The offer to the defendants and presumably the necessary due diligence came from two of Gunns’ executives Messrs Blanden and Baker. It all occurred just after Gunns stepped outside the RPDC process and also at the time Gunns acquired Auspine boosting bank borrowings to over $1 billion, hardly the time to be showering cash on persons with a dubious past just to rack up another sale. Not to mention Gunns was also trying to fund a pulp mill. It just confirms the Ponzi nature of MISs when making any sale was a vital positive feedback event leading to more sales, more important than bothering to check the credentials of a borrower about to be given $22 million.

Mr Blanden was reported in Business Spectator on 25th May 2009 as saying,“(o)ur business model is very different ………. We are a forest products company who have established an agribusiness investment or forestry investment arm. We’re not an MIS company………..we’re an end user looking for a resource, not a resource searching for an end user.” When asked about the positive benefits of MIS Mr Blanden replied “Well from our perspective we see positive benefits for investors… bringing funds in general from urban areas back into regional and rural areas.” He must have forgotten that some investors weren’t investors at all, simply scamsters attracted to the cash swirling around MISs. It must have been a little disillusioning to think that Gunns, having gone to all the trouble of organising a legitimate scam to get trees paid for by investors and subsidised by government via tax refunds, only to have an even more unscrupulous operator steal the ill gotten gains from under its nose. It’s almost enough to destroy faith in humanity.

The defendants have not as yet decided whether to appeal. The ATO appears to be on solid ground. It may, as one wag remarked, depend on whether Mr Justice Porter can be seconded to hear the case.

It is highly likely that the 3,250 woodlots originally purchased by the defendants ended up on Gunns’ balance sheet when loan default occurred. This is a demonstration of how internally financed plantations would have worked, in other words plantations paid for Gunns rather than via a MIS arrangement. Since August 2008 when Great Southern laid bare its woes, it has been obvious, and even more so given the circumstances of Gunns’ behaviour mentioned above which is unlikely to be the only example of such wilful stupidity, that externally financed plantations via MISs were dead. Given no alternative presented itself, effectively the pulp mill was also dead. But its lingering memory meant much of the public debate since has been a de facto discussion about ‘a pulp mill’ vs ‘the pulp mill’, little more than a gross distraction from reality as neither was possible. The hopes and dreams of the old forestry model will never be revived. It’s been lying on a mortician’s slab for 5 years.

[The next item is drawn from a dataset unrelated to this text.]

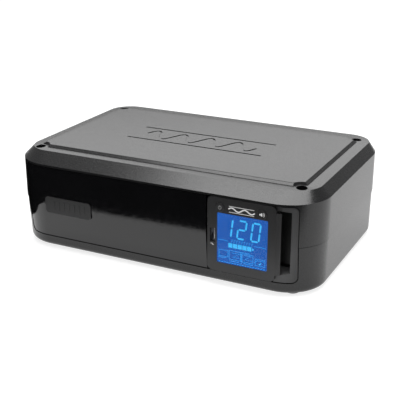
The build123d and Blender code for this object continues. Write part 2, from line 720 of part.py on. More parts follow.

[The case references are HERE and  HERE]


  1. G'day John. A spokesperson from the TFGA today claimed on social media that............"Farmers did not invest in MIS; they provided land for planting". TFGA persons point being i suppose that farmers had their hands clean visa vee the MIS tax breaks. Farmers merely recieved rental payments from companies like Gunns.
    I find that hard to believe John. Forgive my ignorance John but isnt it likely some farmer/graziers would have also bought woodlots? I'm a little confused. Help!
    Rick Pilkington

    1. Rick, in my experience few farmers have invested in MIS. If they were interested in forestry as an investment they invested directly, their own land and labour, thereby cutting out the middlemen, the shysters and paper shufflers.

      When MIS companies were flooded with applications from grower/investors they found they didn’t have enough land to plant the required tree crops and there was no alternative but to lease land from farmers.

      During the MIS boom money was no object to MIS companies and farmers were offered an 8% return on the then market price indexed over the term of the lease which could have been anything from 10 to 25 years.

      Farmers quickly did their sums, and cognisant of the fact that even with the best land and a lot of luck they were lucky to earn a 2% to 3% return on their land, they concluded the offer from MIS companies was too good to refuse.

      But if the TFGA and farmers honestly believed that the primary production pie had grown to such an extent that it was now possible to pay an 8% return indexed for often crappy land, then they were seriously deluded.

      They had no option but to become enthusiastic supporters of the pulp mill because that was the only way they could possibly continue to receive their inflated returns.

      Realistically most farmers acknowledge that if something is too good to last it won’t.

      The TFGA should stop pretending that farmers have been hard done by, and that an 8% indexed return was even possible. False expectations, some of which the TFGA is responsible, are littered throughout the pulp mill saga.

    2. Thank You John.
      So when we talk about 8% return on farmland. We are talking about the rental payment (made by ie: Gunns to the farmer). the sum of a years rent vs the overheads/cost of owning the land?

    3. Yes, a rental return equal to 8% of the market value of land to the farmer/landowner is an excellent return. The only additional overhead payable by the farmer would be rates.

  2. About fifteen years ago we looked at making a tree change. It was something I wanted to happen and the idea was to buy a big chunk of marginal land, stick trees on 95% and enjoy the other 5%.
    Didn't happen. The reason it didn't happen was that however I worked, and re-worked, the figures just wouldn't add up.
    This is someone making a lifestyle change, classic material for optimistic expectations. Figures still didn't add up. Any farmer who reckons they were hard done by out of MIS is having a lend. The figures never did, and never would, add up. They knew it but were still keen to grab the cash.
    If I had MIS plantation on my land, I'd give them 60 days to remove their trees, then clear the lot. Sell what I could and send them a bill for the rehabilitation, less any income derived. Might not be legal but it'd be interesting to see what a court thought!

  3. John Lawrence thank you for this presentation, yet it seems to me that the actions and purposes by each of the major players mentioned here, (Gunns Ltd directors, 2 designated Gunns Ltd executives, then Ludekens and Van de Steeg) this collective of confusingly assumed business gentlemen were effectively intent to engage in 'a purposed ATO sting operation.'

    So John my question becomes; what of the culpability by each of those involved to collectively bring about this magic pudding scheme, being that they were not also brought before the Courts?